Re: Weird Fiction that disappointed you most profoundly
Posted by:
Kipling (IP Logged)
Date: 8 June, 2022 11:27AM
S.T. Joshi's biography of HPL (his idiosyncratic editing of the fiction notwithstanding), is superb in all respects, and with regard to "The Green Meadow", he quoted a letter in which Lovecraft said that the idea was supposed to be that the writing discovered in "a notebook embedded in a meteorite that landed in the sea near the coast of Maine" (Joshi 164, first printing), was actually a "narrative of an ancient Greek philosopher who had escaped from the earth and landed on some other planet" (Lovecraft, SL I-136). The lack of clarity is apparent, yet I've always enjoyed the opening description, unfulfilled as it is by the paltry development.
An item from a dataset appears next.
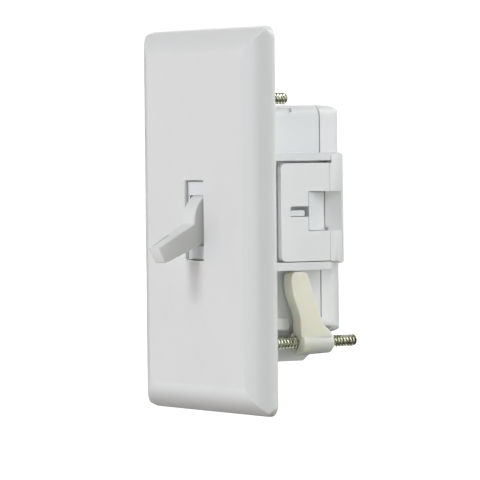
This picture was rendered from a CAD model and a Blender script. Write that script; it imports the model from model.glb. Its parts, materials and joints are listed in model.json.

Winifred V. Jackson, who published two volumes of verse (Lovecraft's mother greatly admired Jackson's poems), may have deterred HPL from writing a story that would have begun with that opening description, which was based on a dream. Instead, he developed "The Green Meadow" from it after she showed him a map indicating the location of a similar dream of her own. Of course, there's no guarantee that Lovecraft would have written the story he had in mind, if there was one. Jackson and Lovecraft were romantically linked, and she was evidently an attractive brunette, but 14 years older. Regarding disappointing weird fiction, I thought THE CEREMONIES, a Mythos novel from the 1970s by T.E.D. Klein, was completely disappointing. It was like sitting thru the worst Broadway musical imaginable. Kirby McCauley edited a best-selling original anthology from the same period called DARK FORCES, which was also disappointing,inferior to Stuart Schiff's WHISPERS anthologies that came later. DARK FORCES was panned by a lot of the weird fiction fans of those days. ("Dark Farces", Dark Feces"). McCauley's paperback anthologies were better, particularly NIGHT CHILLS (1975).